DATA SECTION:
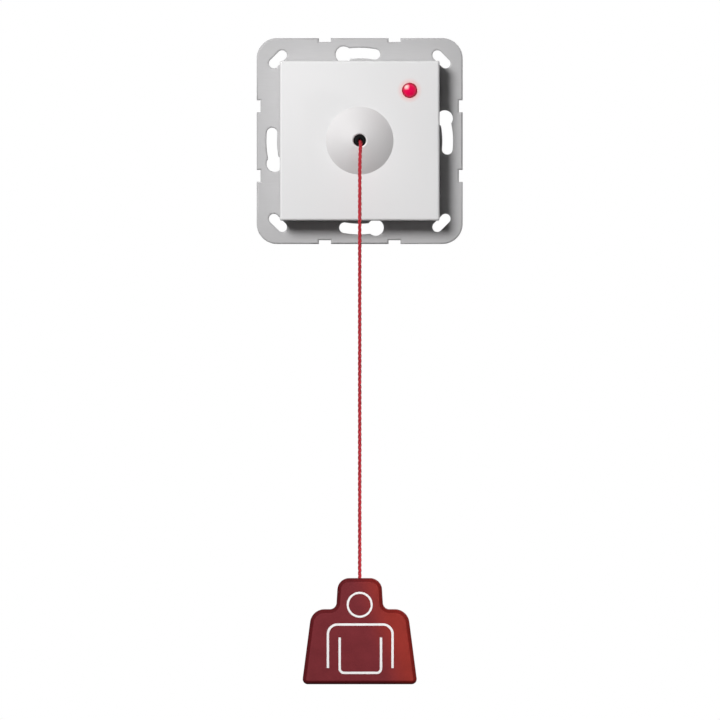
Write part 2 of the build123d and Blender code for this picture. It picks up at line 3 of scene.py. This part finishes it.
import bmesh
import bpy
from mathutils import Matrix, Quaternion, Vector


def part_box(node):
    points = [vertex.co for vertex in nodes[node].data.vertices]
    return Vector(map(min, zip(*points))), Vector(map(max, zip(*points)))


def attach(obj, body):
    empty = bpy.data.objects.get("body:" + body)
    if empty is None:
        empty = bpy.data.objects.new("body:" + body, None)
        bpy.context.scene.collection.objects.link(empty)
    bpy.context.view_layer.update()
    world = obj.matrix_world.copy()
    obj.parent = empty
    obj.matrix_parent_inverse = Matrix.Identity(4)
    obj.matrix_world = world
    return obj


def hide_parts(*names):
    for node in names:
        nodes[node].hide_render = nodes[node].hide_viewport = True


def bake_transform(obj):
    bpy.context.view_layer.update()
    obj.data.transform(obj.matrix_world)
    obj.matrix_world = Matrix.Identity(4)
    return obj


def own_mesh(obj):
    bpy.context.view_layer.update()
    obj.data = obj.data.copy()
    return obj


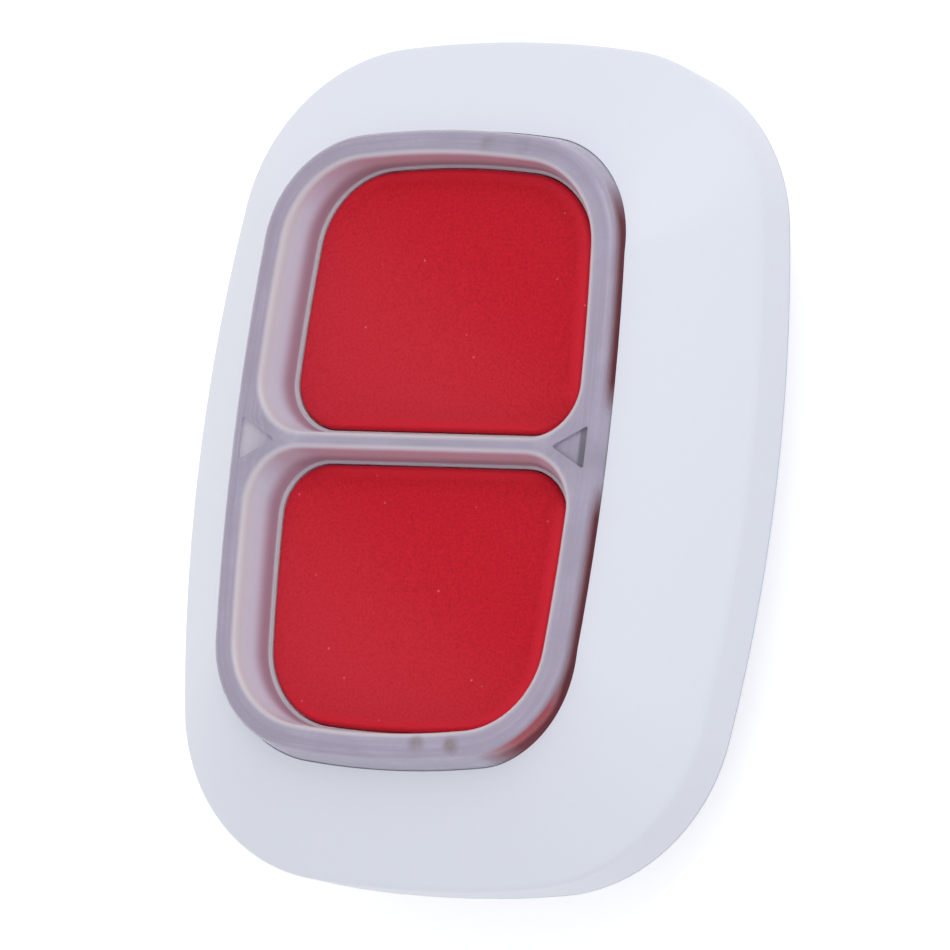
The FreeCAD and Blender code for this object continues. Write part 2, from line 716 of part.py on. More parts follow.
def make_rear_cover():
    body = new_body("rear_cover")
    base = outline_at(body, "base_outline", body_outline.inset(size("base_inset")), 0)
    low = outline_at(body, "dish_low", body_outline.inset(size("dish_low_inset")), size("dish_low_height"))
    mid = outline_at(body, "dish_mid", body_outline.inset(size("dish_mid_inset")), size("dish_mid_height"))
    top = outline_at(body, "dish_top", parting_outline, parting)
    loft(body, "cover_dish", "AdditiveLoft", [base, low, mid, top], False)
    tongue = outline_at(body, "tongue_outline", tongue_outside, parting)
    pad(body, "cover_tongue", tongue, size("tongue_height"))

    wall = size("cover_wall")
    floor = outline_at(body, "floor_outline", body_outline.inset(size("floor_inset")), wall)
    low_line = body_outline.inset(size("floor_low_inset"))
    low_floor = outline_at(body, "floor_low", low_line, size("floor_low_height"))
    mid_line = body_outline.inset(size("floor_mid_inset"))
    mid_floor = outline_at(body, "floor_mid", mid_line, size("floor_mid_height"))
    upper = outline_at(body, "floor_top", tongue_inside, parting + size("tongue_height"))
    loft(body, "cover_cavity", "SubtractiveLoft", [floor, low_floor, mid_floor, upper], False)

    rib_height = clip_base - wall
    rib = circles_at(body, "rib_outer", [(0, 0)], size("rib_radius"), wall)
    pad(body, "ring_rib", rib, rib_height)
    inside = circles_at(body, "rib_inner", [(0, 0)], size("rib_radius") - size("rib_thickness"), clip_base)
    cut_down(body, "ring_rib_bore", inside, rib_height)
    add_snap_hooks(body)
    add_strap_bar(body)

    half = size("pry_width") / 2
    outside = size("body_length") / -2 - size("pry_depth")
    inner = size("body_length") / -2 + size("pry_depth")
    slot = box_at(body, "pry_outline", (half * -1, outside, half, inner), parting)
    cut_down(body, "pry_slot", slot, size("pry_height"))
    return body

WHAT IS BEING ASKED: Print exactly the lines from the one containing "The FreeCAD and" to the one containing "mid_floor, upper], False)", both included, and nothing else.

THE COMPLETED TASK:
The FreeCAD and Blender code for this object continues. Write part 2, from line 716 of part.py on. More parts follow.
def make_rear_cover():
    body = new_body("rear_cover")
    base = outline_at(body, "base_outline", body_outline.inset(size("base_inset")), 0)
    low = outline_at(body, "dish_low", body_outline.inset(size("dish_low_inset")), size("dish_low_height"))
    mid = outline_at(body, "dish_mid", body_outline.inset(size("dish_mid_inset")), size("dish_mid_height"))
    top = outline_at(body, "dish_top", parting_outline, parting)
    loft(body, "cover_dish", "AdditiveLoft", [base, low, mid, top], False)
    tongue = outline_at(body, "tongue_outline", tongue_outside, parting)
    pad(body, "cover_tongue", tongue, size("tongue_height"))

    wall = size("cover_wall")
    floor = outline_at(body, "floor_outline", body_outline.inset(size("floor_inset")), wall)
    low_line = body_outline.inset(size("floor_low_inset"))
    low_floor = outline_at(body, "floor_low", low_line, size("floor_low_height"))
    mid_line = body_outline.inset(size("floor_mid_inset"))
    mid_floor = outline_at(body, "floor_mid", mid_line, size("floor_mid_height"))
    upper = outline_at(body, "floor_top", tongue_inside, parting + size("tongue_height"))
    loft(body, "cover_cavity", "SubtractiveLoft", [floor, low_floor, mid_floor, upper], False)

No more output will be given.